Die dänische Konferenzleiterin Connie Hedegaard sagte daraufhin, ihre Entscheidung zum Antrag von Tuvalu sei "sehr schwer und zugleich sehr einfach". Da eine Annahme die Zustimmung aller Konferenzteilnehmer erfordert hätte, lehnte Hedegaard es ab, den Antrag zur weiteren Behandlung an eine "Kontaktgruppe" weiterzuleiten.

Daraufhin drängten mehrere hundert junge Klimaschutzaktivisten aus aller Welt in die Eingangshalle des Konferenzgebäudes und riefen in Sprechchören "Tuvalu" und "Hört auf die Inseln!" Auch die Umweltorganisation Greenpeace protestierte gegen die Ablehnung des Antrags von Tuvalu.

In den kommenden zwei Tagen richtet sich daher das Augenmerk auch verstärkt auf den Brüsseler EU-Gipfel. Dort wollen die EU-Staats-und Regierungschefs am Donnerstag und Freitag ihre Strategie für den Klimagipfel abstecken. In Berliner Regierungskreisen hieß es aber bereits, dort werde man voraussichtlich keine neuen Vereinbarungen für den Klimagipfel fassen, diese würden am 17. und 18. Dezember vor Ort fallen.

Nach dem Willen der schwedischen Ratspräsidentschaft soll sich die EU aber bis Freitag auf eine konkrete Summe für den Fonds für Entwicklungshilfe einigen. Mit dem Geld will die Europäische Union ärmeren Ländern beim Einstieg in Klimaschutzprojekte helfen.

In Stockholm kündigte unterdessen der schwedische Ministerpräsident Fredrik Reinfeldt nach einem Bericht des Rundfunks an, seine Regierung werde acht Milliarden Kronen (765 Millionen Euro) zu dem Fonds beisteuern.

Bundesumweltminister Norbert Röttgen (CDU) forderte vor seiner Abreise zum Klimagipfel strenge Regeln für Klimaschutz-Beschlüsse.
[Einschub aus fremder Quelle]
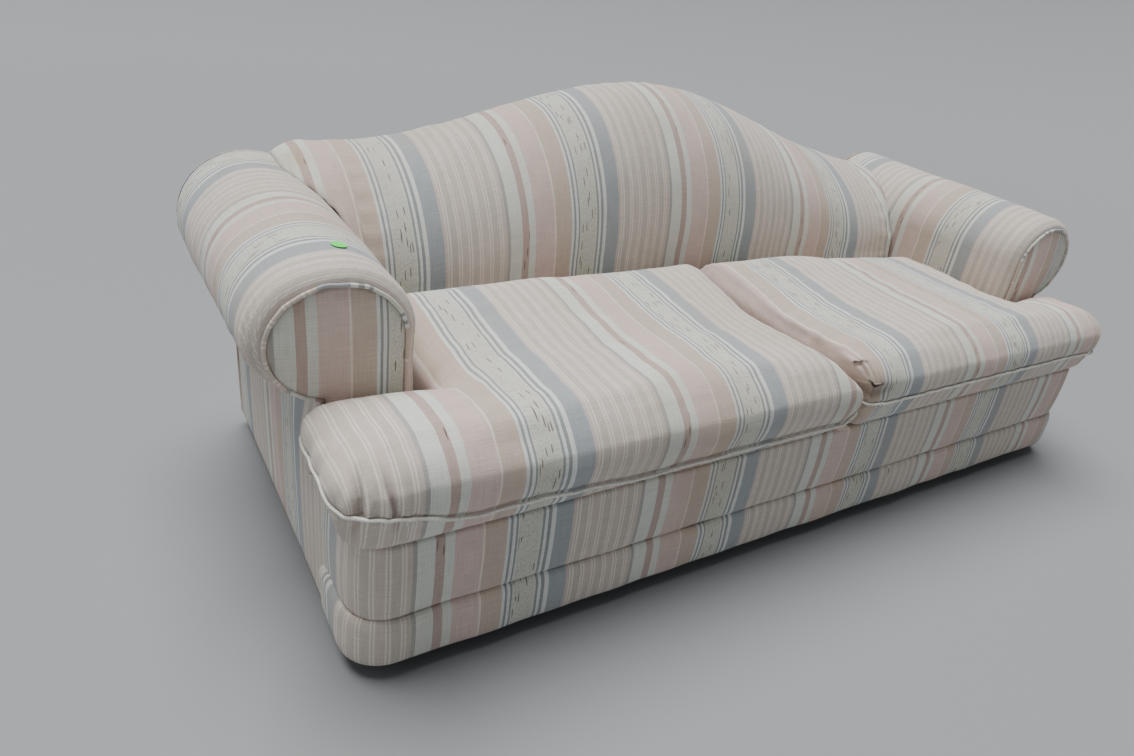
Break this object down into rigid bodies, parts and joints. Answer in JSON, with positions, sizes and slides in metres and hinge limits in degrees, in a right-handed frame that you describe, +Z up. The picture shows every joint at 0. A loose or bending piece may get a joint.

Die Staaten müssten sich in Kopenhagen auch über mögliche Sanktionen verständigen, sagte Röttgen der taz. Die Opposition im Bundestag forderte von Kanzlerin Angela Merkel (CDU) und der EU ehrgeizigere Klimaschutz-Ziele. SPD, Linksfraktion und Grüne verlangten gemeinsam, dass die Bundesregierung "von der Bremse steigen" soll.